At Liverpool Running Bugs we take members welfare seriously. Whether its enforcing anti bullying policy with our welfare officers or looking out for members mental health with our Mental Health Champions. The club endeavours to stand by its ethos of , 'running for all' and always promote running as an all inclusive sport and fitness activity. We have two roles that cover different aspects of members welfare that of the Welfare Officer and Mental Health Champion. Although both fulfil different purposes in the club there are certain safeguarding aspects that overlap, with the both teams acting sensitively and in the strictest of confidence.

Welfare Officers


At Liverpool Running bugs we want every member to feel comfortable at the club so we have Welfare Officers in place to discuss any concerns or worries members may have, whether this is to do with bullying or any safeguarding issue.

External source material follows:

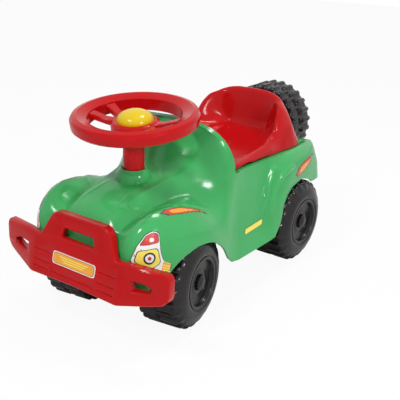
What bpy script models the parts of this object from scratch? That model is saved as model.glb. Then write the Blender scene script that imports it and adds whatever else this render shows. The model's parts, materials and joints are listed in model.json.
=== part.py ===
"""Toddler ride-on car.

A moulded body shell, open underneath, carries a steered front axle, a rear axle on a
carrier below its storage tub, a lid that is the seat and its backrest, a bumper and a
spare wheel. Lengths are in metres. The front axle lies at Y = 0 of the car's own frame,
the car faces -Y and its left side is at +X.
"""
from math import atan2, cos, pi, radians, sin, sqrt

import bmesh
import bpy
from mathutils import Matrix, Vector

# Driving sizes
WHEELBASE = 0.320
WHEEL_RADIUS = 0.072
TREAD_WIDTH = 0.062
TRACK = 0.166
BODY_HALF_WIDTH = 0.127
WALL = 0.0026
GAP = 0.0003
RUNNING_GAP = 0.0004

# Wheels, one moulding for all five
LUG_COUNT = 24
LUG_HEIGHT = 0.0045
SHOULDER_DROP = 0.006
LUG_INSET = 0.005
LUG_SPLIT = 0.002
LUG_HALF_ANGLE = radians(3.6)
SIDEWALL_BULGE = 0.010
RING_RADIUS = 0.038
RING_WIDTH = 0.003
HUB_DISC_RADIUS = 0.0335
HUB_DISC_DEPTH = 0.007
WHEEL_WALL = 0.0035
HUB_BOSS_RADIUS = 0.014

# Axles and what holds the wheels on them
AXLE_RADIUS = 0.004
WASHER_THICKNESS = 0.0012
WASHER_RADIUS = 0.009
PUSH_NUT_THICKNESS = 0.0012
PUSH_NUT_RADIUS = 0.0085
AXLE_END = 0.0015
CAP_RADIUS = 0.012
CAP_WALL = 0.0012
CAP_DOME = 0.0025

# Steering
COLUMN_SETBACK = 0.006
COLUMN_RADIUS = 0.016
COLUMN_WALL = 0.0035
REST_STEER = radians(8.0)
SLEEVE_WALL = 0.0035
SLEEVE_LENGTH = 0.076
BOSS_RADIUS = 0.027
BOSS_TOP = 0.226
CARRIER_TUBE_RADIUS = 0.012
CARRIER_POST_RADIUS = 0.0205
CARRIER_WEB = 0.006
COLUMN_SOCKET_DEPTH = 0.044
COLUMN_PIN_RADIUS = 0.0025
THRUST_WASHER_THICKNESS = 0.003

# Steering wheel and horn button
STEERING_WHEEL_RADIUS = 0.0945
STEERING_WHEEL_HEIGHT = 0.308
STEERING_WHEEL_SETBACK = 0.008
STEERING_WHEEL_TILT = radians(6.0)
RIM_WIDTH = 0.026
RIM_DEPTH = 0.018
RIM_CROWN = 0.004
HUB_RADIUS = 0.036
HUB_TOP_DROP = 0.014
HUB_DEPTH = 0.012
HUB_TUBE_RADIUS = 0.0205
HUB_TUBE_LENGTH = 0.022
HUB_FLOOR = 0.003
HUB_SCREW_RADIUS = 0.002
HUB_SCREW_LENGTH = 0.014
HUB_SCREW_HEAD = 0.005
HUB_SCREW_HEAD_HEIGHT = 0.0025
SPOKE_SPREAD = radians(17.5)
SPOKE_WIDTH = 0.013
SPOKE_DEPTH = 0.008
BUTTON_RADIUS = 0.0275
BUTTON_DOME = 0.0155
BUTTON_SKIRT = 0.009
BUTTON_WALL = 0.002
BUTTON_TRAVEL = 0.004
BELLOWS_RADIUS = 0.015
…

Currently we have two UKA accredited welfare officers  with their roles covering key areas within the the club: along with checking the volunteer paperwork is correct, and DBS (formerly CRB) processes are in place, our welfare officers act on reports and disclosures from members (such as bullying), report on misconduct that may involve child abuse and uphold current child protection policy and reporting back to the UKA. All conducted in the strictest of confidence and in compliance of the UKA guidelines.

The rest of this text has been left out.